At the heart of the Moche civilization lay a vast city and temple complex, where the impressive Huaca De La Luna — the temple of the moon — was once at the center of worship. Archaeologists now know that it was not dedicated to the moon at all, but rather to the Moche god of the mountains, Aiapaec. Huaca De La Luna is lavishly decorated with colorful frescoes from which much has been learned about the Moche people. Each chiefdom was likely led by a Warrior Priest, who brought prisoners of war to the temple. These prisoners would then be sacrificed, and their blood collected in cups from which the Warrior Priests would then drink.
The Moche were more than bloodthirsty warriors, however, for they were skilled architects and artisans as well. They used adobe — a type of mud brick — to build their temples, palaces, administrative buildings, and homes, some of which were then decorated with colorful frescoes. Huaca del Sol is thought to have reached a height of 100 feet high before the Conquistadors, hunting for gold, diverted a nearby river to the base of the temple, where they eroded away and destroyed almost 70% of it in their quest for riches.
Thankfully, much of the incredible pottery made by the Moche has survived to the modern day, including sculptural pieces that are thought to depict real people and represent some of the most lifelike art found anywhere in the ancient Americas. They were also skilled metallurgists that pioneered a range of gilding and soldering techniques that were used to great effect on elaborate headdresses, body jewelry, and ceremonial objects.
The fall of the Moche civilization took place over an extended period, likely started with the same El Nino weather events that signaled the end of the Nazca. As resources became scarce, the different Moche chiefdoms turned on each other, until all former cultural ties were severed by war.
4. The Tiwanaku
As the Nazca and Moche civilizations went into decline, far to the south, on the shores of Lake Titikaka, the Tiwanaku culture grew to prominence between 550 CE and 950 CE. Named for the capital city of Tiwanaku which is thought to have been the center of the surrounding political and cultural landscape, the city was home to over 30,000 residents, while their influence stretched all the way from the Peruvian coast, through Northern Bolivia and down into the north of Chile.
The Tiwanaku Empire was home to sophisticated agricultural engineers, who transformed over 45,000 acres into a raised-bed irrigation system that produced surplus amounts of food for their people. Their architects and stonemasons were no less impressive. Tiwanaku featured large open spaces for ceremonial practice, decorated with fine monumental stonework held together with bronze clamps.

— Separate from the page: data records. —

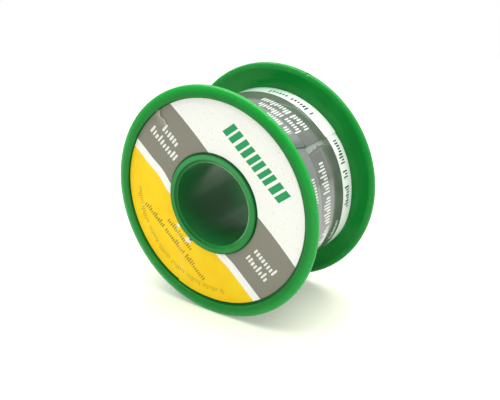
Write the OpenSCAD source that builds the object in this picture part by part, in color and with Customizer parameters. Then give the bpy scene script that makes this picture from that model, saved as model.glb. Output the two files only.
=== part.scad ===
// Small reel of solder wire, lying on the edges of its two flanges.
//
// The reel is moulded in two halves. Each half is a flange with a length of barrel, and the
// front half's spigot is pressed into the rear half's socket. Inside the barrel a plain bore
// runs right through, for a spindle. The wire fills the space between the flanges: its inner
// layers are one plain ring, and its outer layer is one unbroken helical tube. A printed film
// is wrapped round the wire and overlaps itself at a seam. A paper ring lies in the recess of
// the front flange.
//
// +X is to the right and +Z is up as seen from the front, and the front face looks along -Y.
// The reel's axis is parallel to Y, one flange radius above the floor.

/* [Reel] */
// Diameter of both flanges
flange_d = 50; // [46:0.5:70]
// Width of the reel over both flanges
reel_w = 25.5; // [20:0.5:40]
// Thickness of a flange beside the winding
flange_t = 1.65; // [1.4:0.05:2.4]
// Thickness that a flange loses from its taper to its edge
edge_taper = 0.3; // [0:0.05:0.4]
// Width of the part of a flange that tapers
taper_w = 3.6; // [2:0.1:4.5]
// Width of the raised rim round the label recess
rim_w = 2.5; // [1.5:0.1:4]
// Depth of the label recess below the rim
recess_depth = 0.75; // [0.4:0.05:0.9]
// Rounding of a flange's outer edges
edge_round = 0.45; // [0.1:0.05:0.45]
// Rounding of the rim's inner edge
rim_round = 0.12; // [0.05:0.01:0.2]

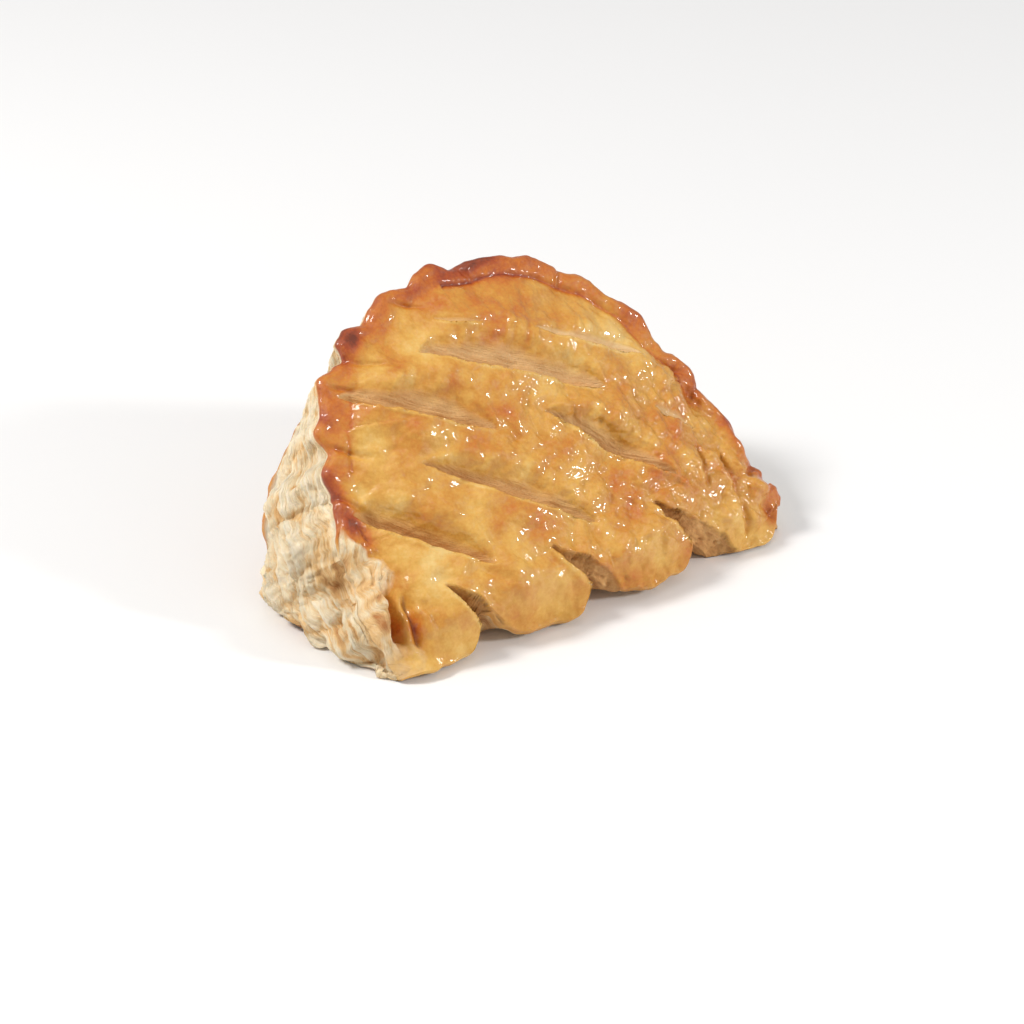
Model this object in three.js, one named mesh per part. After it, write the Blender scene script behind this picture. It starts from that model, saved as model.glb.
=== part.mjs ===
// A baked puff pastry turnover: a half-moon folded over once, crimped along its curved rim and
// scored with staggered slits. It stands on its puffed fold, with the scored face leaning back.
//
// Millimetres. +X runs along the fold from the left end to the right end, +Y points away from the
// scored face, +Z is up. The origin is at the middle of the footprint, on the surface below.

import * as THREE from 'three';
import { mergeVertices } from 'three/addons/utils/BufferGeometryUtils.js';

// ---- driving dimensions -------------------------------------------------------------------

const FOLD_LENGTH = 134; // straight folded edge at the front
const FACE_DEPTH = 104.5; // from the fold to the top of the rim, along the face
const FACE_TILT = THREE.MathUtils.degToRad(45); // the scored face leans back by this
const FACE_LIFT = 4; // the fold edge starts this far above the surface

// The rim is two quarter superellipses that meet at the highest point.
const RIM_PEAK_X = 68;
const RIM_LEFT_POWER = 2.6;
const RIM_RIGHT_POWER = 1.94;
const RIM_BAND_LEFT = 8; // width of the crimped band at the left end
const RIM_BAND_RIGHT = 4.5;
const RIM_GROOVE_DEPTH = 2.2;
const RIM_THICKNESS = 6;
const EDGE_ROUND = 0.9; // the rim's edge is rounded outward by this
const SCALLOP_DEPTH = 1.8;
const SCALLOP_PITCH_LEFT = 9;
const SCALLOP_PITCH_RIGHT = 16;

// The back sheet is a half-moon too, nearly upright, behind the base.
const BACK_DEPTH = 60; // from the fold to the back sheet, on the surface below
const BACK_LEAN = THREE.MathUtils.degToRad(11); // from upright
const BACK_HEIGHT = 66; // the rim stands out beyond its upper edge
const BACK_POWER = 2.2;
const BACK_BULGE = 4;
const END_OVERHANG = 6.5; // how far the layered left end reaches past the fold
const END_SWELL = 4; // and how far its foot swells beyond that
const WALL_BULGE = 0.16; // as a share of the wall's height
const BASE_INSET = 4; // rounding between the walls and the flat base

const PUFF = 8; // how far the face swells above its rim
const PUFF_REACH = 13; // over what distance from the rim it does
const FOLD_ROUND = 14; // the face turns down over this distance at the fold
const FOLD_DROP = 8;
const FOOT_SETBACK = 10; // the base starts this far behind the fold
const FOOT_CORNER = 5; // but only this far at the two corners
const FOOT_EASE = 0.4; // the setback grows this much per millimetre from a corner

const LAYER_PITCH = 8; // laminated layers on the end wall
const LAYER_DEPTH = 1.2;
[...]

Beautiful, carved reliefs decorated their sacred spaces, some of which have been identified as gods and deities of the Andes shared with more than one culture. Even the Inca were impressed with the stonework at Tiwanaku, and later imitated it in their own cities. In fact, the Tiwanaku empire became incorporated into Inca mythology, and they believed that their great Creator god had emerged from lake Titikaka and made his home in the great city.
An interesting cultural trait of the Tiwanaku culture is the varying types of skull modification found across social classes within their empire. Outside of the main city, settlements tend to favor a particular style, while burials from the city itself show much more diversity in skull modification. Archaeologists have suggested that these different forms were somehow linked to regional or ethnic identity, but that it did not seem to impact their status in the city of Tiwanaku itself.
The collapse of the Tiwanaku civilization was slow, and is thought to have been caused by prolonged periods of drought that led to the collapse of their farming systems around 1000CE. Nonetheless, their influence continued on through the centuries, as the Inca in particular adopted much of their architectural and agricultural achievements as they grew their own empire.
5. The Huari: The South American Civilization Known with the Impressive Textiles
The Huari (or Wari) Culture flourished alongside the Tiwanaku, although the nature of their relationship to each other is difficult to ascertain. Named for their capital at Huari, they controlled vast swathes of the Peruvian coast and highlands. They are considered to have a military society with a distinct language and cultural identity that they imposed on the smaller cultures and civilizations that they conquered. It is possible that the Wari were the first truly centralized government in South America, as an elaborate system of tax collection led to the first major road network in the Andes to connect the various regional cities to the Huari capital.
At their peak, the Huari empire and that of Tiwanaku ran within five miles of each other, although there is no archaeological evidence to date that implies there was ever a large scale war between them. Rather they seem to have co-existed in a cultural stand-off, perhaps because neither was prepared to fight so strong an enemy.
Thanks in part to their extensive empire and the resources it provided, the Huari were skilled artisans and craftspeople. They are most well-known, however, for a range of impressive textiles that expressed their worldview and illustrated their wealth and power. Their tapestry tunics in particular show colorful motifs and abstract patterns that seem almost modern in their design. Many examples have survived thanks to their use in funerary rituals, where the arid desert preserved them.
While the fall of the Huari was possibly begun by the same droughts that saw an end to the Tiwanaku, it is thought that their weakened military grip on their regional cities let to local uprisings and rebellions. Although their cultural influence continued in these smaller kingdoms, the Huari were never again a unified political force, and these smaller cultural groups were eventually conquered and absorbed into the Inca empire, where their influence can still be seen to this day.